* [AIM OF THE EXERCISE]: Return each line of the records holding the string "this".

# MATERIAL PROVIDED start

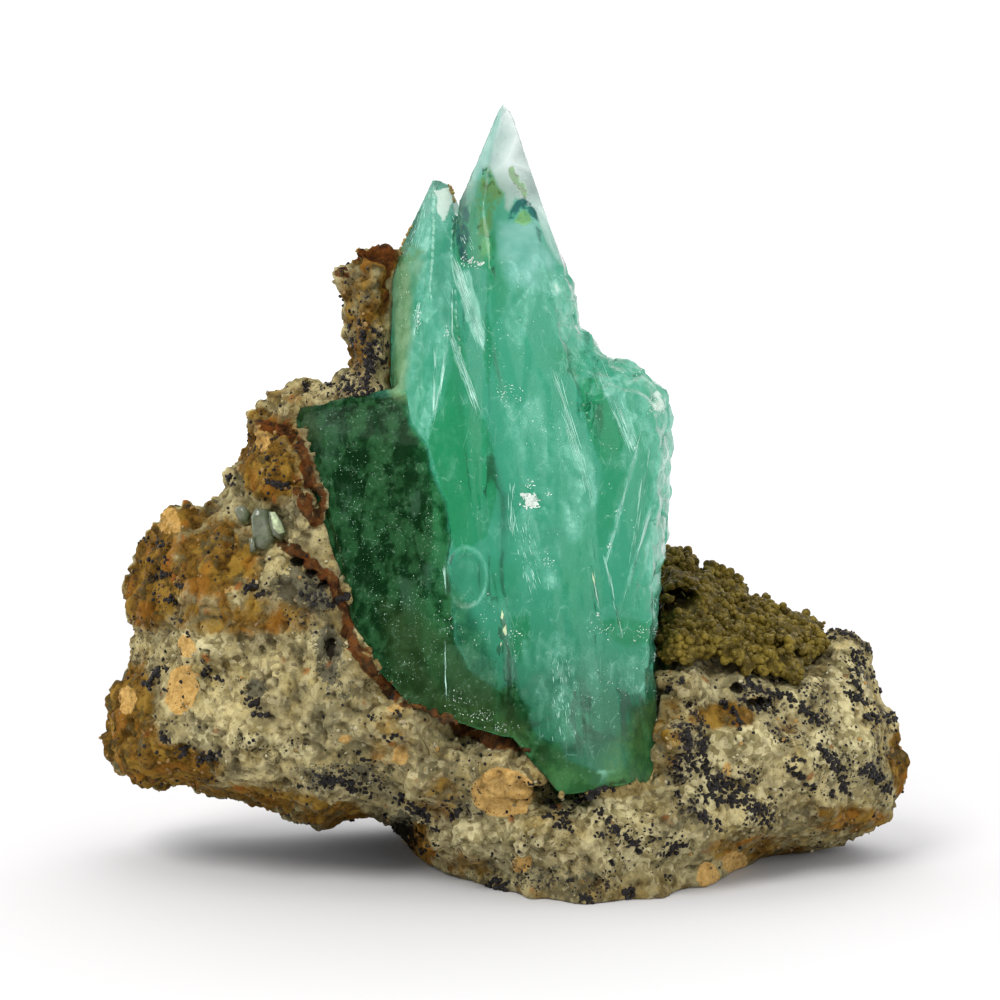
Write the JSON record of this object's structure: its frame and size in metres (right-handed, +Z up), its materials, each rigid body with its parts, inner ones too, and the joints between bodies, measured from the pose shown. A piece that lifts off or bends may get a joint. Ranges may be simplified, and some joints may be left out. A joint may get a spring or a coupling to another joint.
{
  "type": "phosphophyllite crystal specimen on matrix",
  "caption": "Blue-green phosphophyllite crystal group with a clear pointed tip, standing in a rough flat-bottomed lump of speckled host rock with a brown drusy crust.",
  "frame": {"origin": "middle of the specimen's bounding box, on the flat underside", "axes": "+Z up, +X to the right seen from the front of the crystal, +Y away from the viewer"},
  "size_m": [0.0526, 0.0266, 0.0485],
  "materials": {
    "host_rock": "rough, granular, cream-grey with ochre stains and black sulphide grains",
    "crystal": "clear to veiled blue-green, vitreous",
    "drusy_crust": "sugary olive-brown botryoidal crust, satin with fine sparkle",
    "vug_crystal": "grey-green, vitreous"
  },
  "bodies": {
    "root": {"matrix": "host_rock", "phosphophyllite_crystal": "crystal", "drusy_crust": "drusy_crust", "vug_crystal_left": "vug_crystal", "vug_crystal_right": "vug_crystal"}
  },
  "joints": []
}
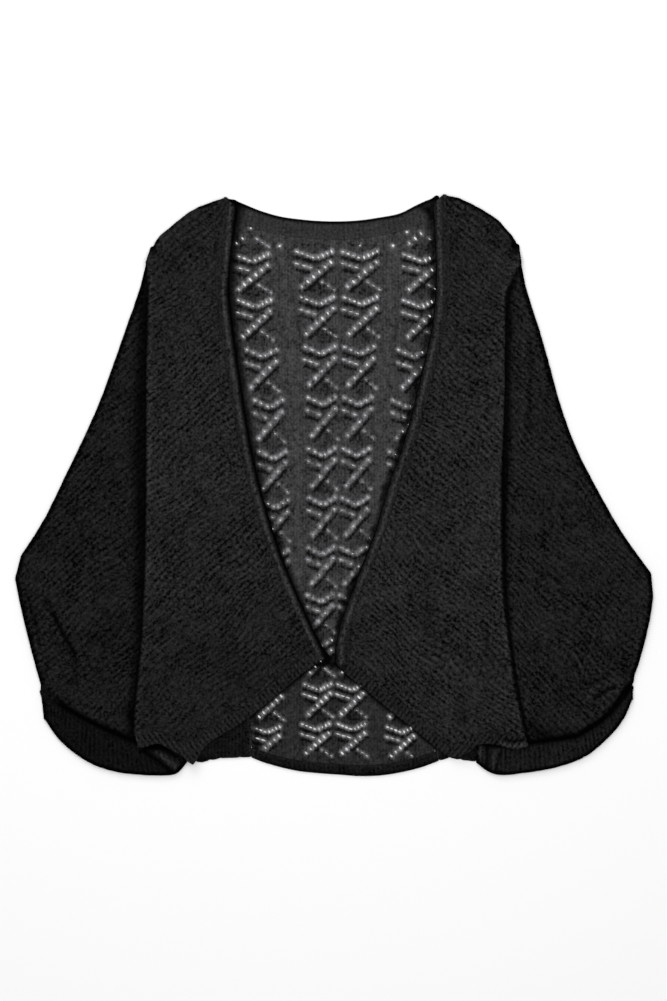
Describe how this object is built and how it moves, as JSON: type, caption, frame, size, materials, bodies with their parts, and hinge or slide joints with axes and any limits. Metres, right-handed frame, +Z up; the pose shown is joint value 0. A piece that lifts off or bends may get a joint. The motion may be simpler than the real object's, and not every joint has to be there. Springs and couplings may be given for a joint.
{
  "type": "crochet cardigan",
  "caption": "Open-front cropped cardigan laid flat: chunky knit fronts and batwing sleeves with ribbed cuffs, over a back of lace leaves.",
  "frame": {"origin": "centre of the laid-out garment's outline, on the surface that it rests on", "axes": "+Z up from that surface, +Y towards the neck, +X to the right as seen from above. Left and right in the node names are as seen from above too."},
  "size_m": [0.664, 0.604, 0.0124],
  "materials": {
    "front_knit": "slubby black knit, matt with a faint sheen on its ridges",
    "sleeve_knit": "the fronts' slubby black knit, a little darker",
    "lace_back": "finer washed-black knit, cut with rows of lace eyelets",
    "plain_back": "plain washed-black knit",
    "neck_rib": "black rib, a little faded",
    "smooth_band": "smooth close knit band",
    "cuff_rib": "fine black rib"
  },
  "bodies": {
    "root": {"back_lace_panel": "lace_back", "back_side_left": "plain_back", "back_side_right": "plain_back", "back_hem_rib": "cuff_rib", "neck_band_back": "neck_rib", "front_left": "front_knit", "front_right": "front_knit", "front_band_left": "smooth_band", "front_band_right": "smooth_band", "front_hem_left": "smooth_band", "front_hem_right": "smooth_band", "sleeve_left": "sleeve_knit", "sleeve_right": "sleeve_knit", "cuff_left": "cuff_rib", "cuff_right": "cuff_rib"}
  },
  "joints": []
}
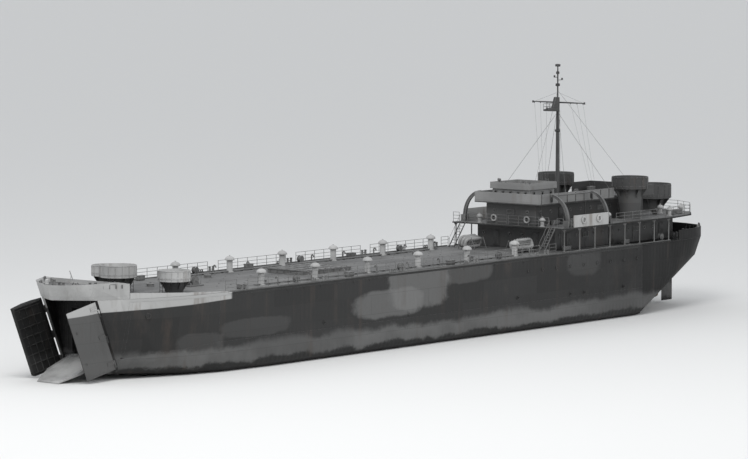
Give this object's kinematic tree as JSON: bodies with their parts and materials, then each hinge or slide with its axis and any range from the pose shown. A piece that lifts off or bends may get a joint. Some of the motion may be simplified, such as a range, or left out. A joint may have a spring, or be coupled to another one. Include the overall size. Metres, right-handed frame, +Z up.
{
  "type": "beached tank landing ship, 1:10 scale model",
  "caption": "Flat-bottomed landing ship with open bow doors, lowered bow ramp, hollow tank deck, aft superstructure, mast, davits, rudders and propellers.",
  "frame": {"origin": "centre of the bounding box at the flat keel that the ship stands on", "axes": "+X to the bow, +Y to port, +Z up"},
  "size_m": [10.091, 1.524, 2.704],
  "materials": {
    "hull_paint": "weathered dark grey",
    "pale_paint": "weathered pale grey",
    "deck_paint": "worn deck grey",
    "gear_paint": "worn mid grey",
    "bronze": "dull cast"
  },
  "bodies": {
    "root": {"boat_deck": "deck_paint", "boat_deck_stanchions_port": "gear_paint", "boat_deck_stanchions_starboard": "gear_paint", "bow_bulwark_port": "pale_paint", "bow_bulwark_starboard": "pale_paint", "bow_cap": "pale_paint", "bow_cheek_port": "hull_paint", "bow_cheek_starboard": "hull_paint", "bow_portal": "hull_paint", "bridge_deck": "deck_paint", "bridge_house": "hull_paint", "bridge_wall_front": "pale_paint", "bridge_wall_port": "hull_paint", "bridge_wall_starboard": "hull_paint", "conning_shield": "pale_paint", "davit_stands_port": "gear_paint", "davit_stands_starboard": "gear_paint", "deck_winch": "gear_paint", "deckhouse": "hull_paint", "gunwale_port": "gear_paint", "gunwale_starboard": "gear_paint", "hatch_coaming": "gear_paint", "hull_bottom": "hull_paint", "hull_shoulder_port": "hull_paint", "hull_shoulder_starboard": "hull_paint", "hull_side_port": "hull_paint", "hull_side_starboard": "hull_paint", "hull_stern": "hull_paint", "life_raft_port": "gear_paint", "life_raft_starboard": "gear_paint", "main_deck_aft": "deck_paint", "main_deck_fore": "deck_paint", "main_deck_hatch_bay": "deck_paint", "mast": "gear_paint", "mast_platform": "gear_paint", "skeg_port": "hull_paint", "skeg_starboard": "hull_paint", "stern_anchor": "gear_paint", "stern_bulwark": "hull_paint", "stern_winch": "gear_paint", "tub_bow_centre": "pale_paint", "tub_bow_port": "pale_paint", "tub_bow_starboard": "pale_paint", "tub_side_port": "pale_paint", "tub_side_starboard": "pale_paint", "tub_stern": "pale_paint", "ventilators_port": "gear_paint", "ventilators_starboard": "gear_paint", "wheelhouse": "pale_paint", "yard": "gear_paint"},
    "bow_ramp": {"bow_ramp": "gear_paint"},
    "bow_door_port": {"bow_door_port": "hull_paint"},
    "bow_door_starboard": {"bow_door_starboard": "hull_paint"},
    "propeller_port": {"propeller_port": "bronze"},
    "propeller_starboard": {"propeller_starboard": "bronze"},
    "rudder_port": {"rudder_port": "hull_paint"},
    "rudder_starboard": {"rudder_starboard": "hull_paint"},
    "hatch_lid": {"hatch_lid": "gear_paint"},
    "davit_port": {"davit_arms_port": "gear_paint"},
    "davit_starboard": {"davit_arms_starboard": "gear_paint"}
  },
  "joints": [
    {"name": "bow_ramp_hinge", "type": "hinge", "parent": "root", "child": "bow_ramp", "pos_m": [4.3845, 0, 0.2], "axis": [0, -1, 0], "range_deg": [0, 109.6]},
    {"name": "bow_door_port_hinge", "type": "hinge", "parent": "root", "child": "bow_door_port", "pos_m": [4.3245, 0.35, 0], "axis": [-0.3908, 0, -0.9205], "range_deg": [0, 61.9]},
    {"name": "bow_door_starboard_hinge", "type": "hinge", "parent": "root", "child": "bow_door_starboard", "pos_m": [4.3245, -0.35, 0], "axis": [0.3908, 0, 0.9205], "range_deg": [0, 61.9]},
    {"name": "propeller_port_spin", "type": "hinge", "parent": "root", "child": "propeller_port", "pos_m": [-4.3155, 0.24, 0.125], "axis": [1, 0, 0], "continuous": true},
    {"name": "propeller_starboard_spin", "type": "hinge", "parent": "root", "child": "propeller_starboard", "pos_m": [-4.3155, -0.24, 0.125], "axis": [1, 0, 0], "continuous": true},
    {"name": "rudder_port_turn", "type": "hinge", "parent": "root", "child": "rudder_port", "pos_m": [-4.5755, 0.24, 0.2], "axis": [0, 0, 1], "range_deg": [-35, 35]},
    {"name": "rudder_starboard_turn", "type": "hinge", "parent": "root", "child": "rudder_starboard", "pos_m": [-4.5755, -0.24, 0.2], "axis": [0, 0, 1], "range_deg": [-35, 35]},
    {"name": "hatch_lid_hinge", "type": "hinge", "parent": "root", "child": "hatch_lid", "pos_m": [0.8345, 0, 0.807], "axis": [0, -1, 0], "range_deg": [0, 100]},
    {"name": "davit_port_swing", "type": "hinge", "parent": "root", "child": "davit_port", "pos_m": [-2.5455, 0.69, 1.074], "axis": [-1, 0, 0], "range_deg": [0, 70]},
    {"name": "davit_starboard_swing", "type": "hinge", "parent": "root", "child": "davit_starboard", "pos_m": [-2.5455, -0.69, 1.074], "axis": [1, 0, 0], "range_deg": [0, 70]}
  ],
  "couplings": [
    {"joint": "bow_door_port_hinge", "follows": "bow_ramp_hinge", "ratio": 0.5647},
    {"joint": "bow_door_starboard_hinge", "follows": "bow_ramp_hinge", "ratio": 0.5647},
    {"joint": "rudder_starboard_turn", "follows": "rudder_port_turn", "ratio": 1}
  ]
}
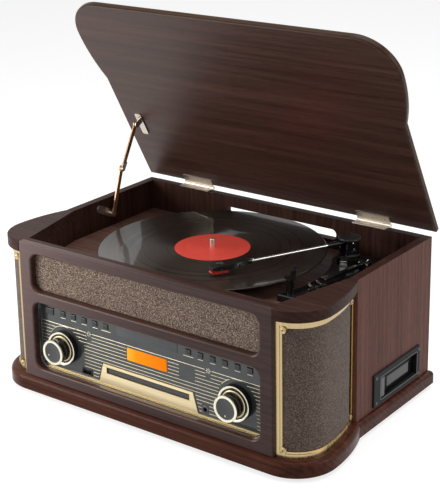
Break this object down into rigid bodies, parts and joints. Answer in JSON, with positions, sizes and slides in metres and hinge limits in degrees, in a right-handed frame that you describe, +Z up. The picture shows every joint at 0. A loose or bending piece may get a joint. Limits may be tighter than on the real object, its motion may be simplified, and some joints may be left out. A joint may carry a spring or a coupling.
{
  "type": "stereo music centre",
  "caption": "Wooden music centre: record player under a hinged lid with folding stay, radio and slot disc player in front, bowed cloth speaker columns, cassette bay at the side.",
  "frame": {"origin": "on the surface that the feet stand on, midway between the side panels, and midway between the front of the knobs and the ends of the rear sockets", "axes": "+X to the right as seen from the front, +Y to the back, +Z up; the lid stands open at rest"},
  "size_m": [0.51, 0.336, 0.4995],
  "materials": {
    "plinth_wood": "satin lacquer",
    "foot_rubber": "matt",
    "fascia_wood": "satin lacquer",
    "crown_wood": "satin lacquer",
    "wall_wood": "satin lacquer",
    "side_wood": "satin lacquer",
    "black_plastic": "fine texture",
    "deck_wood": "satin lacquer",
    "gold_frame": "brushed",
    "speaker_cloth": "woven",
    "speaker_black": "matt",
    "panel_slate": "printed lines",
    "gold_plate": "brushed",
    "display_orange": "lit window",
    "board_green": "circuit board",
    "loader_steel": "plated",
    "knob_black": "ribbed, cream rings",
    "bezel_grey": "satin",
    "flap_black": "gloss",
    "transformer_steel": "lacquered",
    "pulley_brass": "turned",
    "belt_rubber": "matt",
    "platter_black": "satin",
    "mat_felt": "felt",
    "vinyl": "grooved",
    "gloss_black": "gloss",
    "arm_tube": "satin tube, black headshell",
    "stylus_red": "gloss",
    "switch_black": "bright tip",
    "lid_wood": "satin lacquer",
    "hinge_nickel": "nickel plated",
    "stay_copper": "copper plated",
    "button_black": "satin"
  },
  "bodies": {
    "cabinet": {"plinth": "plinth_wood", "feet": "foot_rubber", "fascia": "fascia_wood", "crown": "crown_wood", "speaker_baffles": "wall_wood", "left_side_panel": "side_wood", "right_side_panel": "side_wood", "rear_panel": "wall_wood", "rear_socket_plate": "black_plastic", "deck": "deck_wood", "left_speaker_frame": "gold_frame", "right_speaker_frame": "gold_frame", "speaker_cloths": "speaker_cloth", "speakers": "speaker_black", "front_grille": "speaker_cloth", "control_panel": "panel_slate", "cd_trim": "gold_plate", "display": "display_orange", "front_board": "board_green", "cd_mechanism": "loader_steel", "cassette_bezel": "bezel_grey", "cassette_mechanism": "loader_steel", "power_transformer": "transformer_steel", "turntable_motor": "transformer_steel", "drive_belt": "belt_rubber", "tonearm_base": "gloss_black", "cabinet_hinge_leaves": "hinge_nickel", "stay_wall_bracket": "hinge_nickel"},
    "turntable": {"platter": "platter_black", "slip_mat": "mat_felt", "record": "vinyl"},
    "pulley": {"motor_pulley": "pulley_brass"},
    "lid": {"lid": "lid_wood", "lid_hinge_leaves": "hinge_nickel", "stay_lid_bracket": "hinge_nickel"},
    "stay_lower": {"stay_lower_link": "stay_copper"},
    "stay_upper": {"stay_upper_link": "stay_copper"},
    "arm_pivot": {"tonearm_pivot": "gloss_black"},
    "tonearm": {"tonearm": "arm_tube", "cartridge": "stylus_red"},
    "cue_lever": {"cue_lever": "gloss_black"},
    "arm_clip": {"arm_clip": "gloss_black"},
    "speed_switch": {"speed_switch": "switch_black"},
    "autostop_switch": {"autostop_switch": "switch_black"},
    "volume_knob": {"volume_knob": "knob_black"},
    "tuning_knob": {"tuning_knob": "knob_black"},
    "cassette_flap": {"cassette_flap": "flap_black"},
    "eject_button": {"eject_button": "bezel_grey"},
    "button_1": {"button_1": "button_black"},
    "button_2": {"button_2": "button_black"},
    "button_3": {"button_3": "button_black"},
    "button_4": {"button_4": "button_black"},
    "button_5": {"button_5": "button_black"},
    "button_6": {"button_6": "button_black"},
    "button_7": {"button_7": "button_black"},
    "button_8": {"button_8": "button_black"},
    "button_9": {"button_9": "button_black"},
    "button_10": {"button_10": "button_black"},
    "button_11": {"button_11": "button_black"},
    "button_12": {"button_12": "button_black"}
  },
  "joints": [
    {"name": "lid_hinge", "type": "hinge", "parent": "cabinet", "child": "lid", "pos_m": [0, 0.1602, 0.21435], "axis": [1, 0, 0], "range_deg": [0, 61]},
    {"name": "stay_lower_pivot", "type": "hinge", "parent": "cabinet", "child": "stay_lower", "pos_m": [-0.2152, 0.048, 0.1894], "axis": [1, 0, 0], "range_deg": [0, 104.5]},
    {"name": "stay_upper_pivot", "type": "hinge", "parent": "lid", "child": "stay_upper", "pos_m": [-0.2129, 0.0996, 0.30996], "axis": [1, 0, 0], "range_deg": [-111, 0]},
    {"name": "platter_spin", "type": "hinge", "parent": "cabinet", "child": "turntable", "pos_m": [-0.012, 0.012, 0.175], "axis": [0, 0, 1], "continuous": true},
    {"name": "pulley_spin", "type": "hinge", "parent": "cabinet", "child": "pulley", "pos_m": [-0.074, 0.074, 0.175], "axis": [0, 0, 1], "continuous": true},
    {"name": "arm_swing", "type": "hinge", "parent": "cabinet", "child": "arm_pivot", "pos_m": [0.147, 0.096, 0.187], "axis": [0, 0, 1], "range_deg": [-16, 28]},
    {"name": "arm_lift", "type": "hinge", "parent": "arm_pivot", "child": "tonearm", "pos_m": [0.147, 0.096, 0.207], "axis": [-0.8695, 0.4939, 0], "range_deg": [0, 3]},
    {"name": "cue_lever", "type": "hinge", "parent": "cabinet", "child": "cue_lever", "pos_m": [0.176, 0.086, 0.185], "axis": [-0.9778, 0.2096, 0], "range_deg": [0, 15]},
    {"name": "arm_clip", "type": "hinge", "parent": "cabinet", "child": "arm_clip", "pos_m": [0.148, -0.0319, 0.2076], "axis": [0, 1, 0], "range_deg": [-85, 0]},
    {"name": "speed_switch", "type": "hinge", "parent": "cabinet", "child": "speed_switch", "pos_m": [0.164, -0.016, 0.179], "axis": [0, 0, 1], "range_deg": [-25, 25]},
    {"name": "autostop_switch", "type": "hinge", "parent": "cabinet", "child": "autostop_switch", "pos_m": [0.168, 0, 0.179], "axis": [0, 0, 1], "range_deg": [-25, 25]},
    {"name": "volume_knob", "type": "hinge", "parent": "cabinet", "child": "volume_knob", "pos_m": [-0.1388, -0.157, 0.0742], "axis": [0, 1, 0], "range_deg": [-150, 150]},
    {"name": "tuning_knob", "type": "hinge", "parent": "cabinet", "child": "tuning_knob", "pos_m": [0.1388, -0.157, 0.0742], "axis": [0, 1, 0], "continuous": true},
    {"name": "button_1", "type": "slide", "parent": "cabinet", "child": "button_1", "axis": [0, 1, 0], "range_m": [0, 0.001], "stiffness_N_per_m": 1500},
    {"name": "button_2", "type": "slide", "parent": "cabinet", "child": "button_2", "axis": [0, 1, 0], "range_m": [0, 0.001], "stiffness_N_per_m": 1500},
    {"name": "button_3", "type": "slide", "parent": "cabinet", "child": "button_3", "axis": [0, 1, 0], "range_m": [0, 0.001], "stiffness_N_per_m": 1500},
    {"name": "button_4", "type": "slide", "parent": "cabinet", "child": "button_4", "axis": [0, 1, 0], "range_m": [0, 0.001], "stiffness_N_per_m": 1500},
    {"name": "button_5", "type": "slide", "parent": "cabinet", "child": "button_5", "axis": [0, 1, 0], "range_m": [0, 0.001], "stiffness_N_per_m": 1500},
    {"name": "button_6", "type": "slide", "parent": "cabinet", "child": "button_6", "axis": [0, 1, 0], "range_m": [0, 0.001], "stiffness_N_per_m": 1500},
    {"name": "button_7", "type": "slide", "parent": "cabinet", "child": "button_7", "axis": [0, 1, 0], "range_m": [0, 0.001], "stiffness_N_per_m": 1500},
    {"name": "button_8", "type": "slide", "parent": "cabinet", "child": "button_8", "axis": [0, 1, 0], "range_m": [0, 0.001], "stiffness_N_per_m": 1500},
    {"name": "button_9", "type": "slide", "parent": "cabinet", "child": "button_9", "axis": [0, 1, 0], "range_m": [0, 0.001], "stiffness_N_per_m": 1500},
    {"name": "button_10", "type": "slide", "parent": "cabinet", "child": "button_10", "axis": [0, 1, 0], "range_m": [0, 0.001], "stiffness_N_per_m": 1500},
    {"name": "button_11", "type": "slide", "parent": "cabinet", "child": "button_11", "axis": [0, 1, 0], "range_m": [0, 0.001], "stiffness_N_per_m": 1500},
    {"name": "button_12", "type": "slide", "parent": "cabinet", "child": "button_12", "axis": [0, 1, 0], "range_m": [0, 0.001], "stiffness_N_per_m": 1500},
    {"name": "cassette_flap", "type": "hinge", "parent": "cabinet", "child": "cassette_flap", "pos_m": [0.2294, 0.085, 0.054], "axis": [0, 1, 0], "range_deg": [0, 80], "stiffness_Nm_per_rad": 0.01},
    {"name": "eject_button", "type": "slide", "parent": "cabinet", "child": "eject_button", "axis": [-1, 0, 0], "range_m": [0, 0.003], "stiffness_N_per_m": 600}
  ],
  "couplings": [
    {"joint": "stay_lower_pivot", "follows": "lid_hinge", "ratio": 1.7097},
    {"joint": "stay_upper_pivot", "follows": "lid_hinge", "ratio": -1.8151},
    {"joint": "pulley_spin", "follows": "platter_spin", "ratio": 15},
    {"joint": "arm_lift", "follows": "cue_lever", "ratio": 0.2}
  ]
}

# MATERIAL PROVIDED end

* [TASK SOLUTION]:
Write the JSON record of this object's structure: its frame and size in metres (right-handed, +Z up), its materials, each rigid body with its parts, inner ones too, and the joints between bodies, measured from the pose shown. A piece that lifts off or bends may get a joint. Ranges may be simplified, and some joints may be left out. A joint may get a spring or a coupling to another joint.
Describe how this object is built and how it moves, as JSON: type, caption, frame, size, materials, bodies with their parts, and hinge or slide joints with axes and any limits. Metres, right-handed frame, +Z up; the pose shown is joint value 0. A piece that lifts off or bends may get a joint. The motion may be simpler than the real object's, and not every joint has to be there. Springs and couplings may be given for a joint.
Give this object's kinematic tree as JSON: bodies with their parts and materials, then each hinge or slide with its axis and any range from the pose shown. A piece that lifts off or bends may get a joint. Some of the motion may be simplified, such as a range, or left out. A joint may have a spring, or be coupled to another one. Include the overall size. Metres, right-handed frame, +Z up.
Break this object down into rigid bodies, parts and joints. Answer in JSON, with positions, sizes and slides in metres and hinge limits in degrees, in a right-handed frame that you describe, +Z up. The picture shows every joint at 0. A loose or bending piece may get a joint. Limits may be tighter than on the real object, its motion may be simplified, and some joints may be left out. A joint may carry a spring or a coupling.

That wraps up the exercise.